# Liver Disease Advice



## LittleWing00

I wrote in a few months back about high bile acid levels from some bloodwork. I changed my chis diet from Royal Canin to Nature's Variety Instinct Dry Dog Food about a month ago an had this test redone. Well, the values are much higher and I am more concerned.

First Test 10/31/08:
pre meal 23.0
post meal 36.4

Second Test 1/3/08:
pre meal 85.4
post meal 75.9

He fasted 12 hours before each test and does not have any symtoms of liver or gull bladder problems. I am at a loss for what to do. I am not financially capable of doing many more tests but I love my chi dearly. This is the first dog I have ever owned myself and I am so concerned. I want what is best for him but am afraid I won't be able to afford it. Any suggestions would be greatly appreciated. I think my next step may be to have an ultrasound done. Does anyone know how much this might be in Florida? Thanks for any and all advice.


----------



## rebel_yell

Hi there, what is your vet recommending at this point as far as further diagnostics? My initial vet recommended biopsy after a free standing bile acids test came back at 82. I went to a specialist after researching the beans out of liver disease and he felt that ultrasound would be better at that time (less invasive/less risk).

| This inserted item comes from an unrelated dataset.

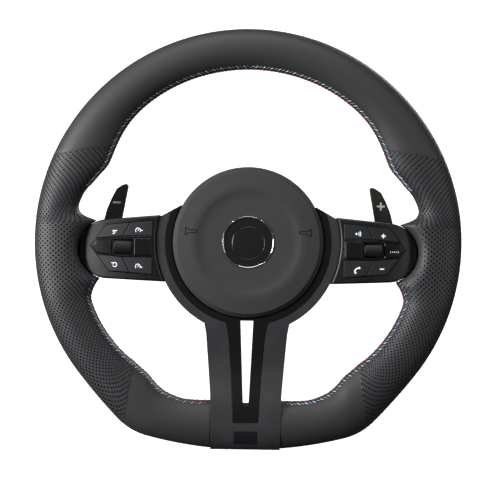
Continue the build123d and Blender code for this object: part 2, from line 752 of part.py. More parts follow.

Before I had the ultrasound done my boy was started on a daily dose of Denamarin (milk thistle and SamE combo). This is a neutraceutical that is liver supportive.

I've seen marked improvement on the Denamarin as well as a modified protein diet combined with Dr. Dodd's liver cleansing diet.

I would recommend these sites to check out:
http://pets.groups.yahoo.com/group/canineliver-d/
this one is a forum on yahoo with excellent and plentiful info as well as people experienced with liver issues/disease.

Also:
http://www.monicasegal.com/health/liver.php

As far as the ultrasound pricing goes...well, I know that it was expensive for me. But the most important thing is to find a very good sonographer preferably one adept at locating shunts and other maladies in the canine liver.

I hope this helps some, I will keep your sweet boy in my thoughts and prayers.


----------



## LittleWing00

Thank you so much for your response. I actually made an appointment to see a specialist today. He is a board certified animal inernist. After looking over Coco, he decided an ultrasound was the best next step. After the ultrasound, he concluded that there was no physical abnormalities and no appearance of a shunt. All his organs looked good and blood flow through his main arteries. We even got to hear his heartbeat! After that result, he concluded that he was 90% certain that he had Microvascular Dysplasia, a broad term for a type of liver disease. This is a disease that is not curable, but definitely manageable. After doing a little more research, I am very confident that he will live a full life. Even though he had the raised values he has no symptoms which is promising for a full life. The doc advised me to use SAMe. I found some online that contains 20 mg of Milk Thistle which he also wanted to start Coco on. It is a small dog specific SAMe whiich is nice. So now we will have him on the SAMe and the Instint Dog Food diet and re-check his bile acids in 3 months to see if there is any change and then go from there. Otherwise, there is no cure and we know that he has some type of disease but to surgically do a biopsy is out of the question for me. So we will treat him for Liver Disease. Thank you for your thoughts and prayers!


----------



## *Tricia*

I am very happy that it seems his liver disease is going to be easily managed


----------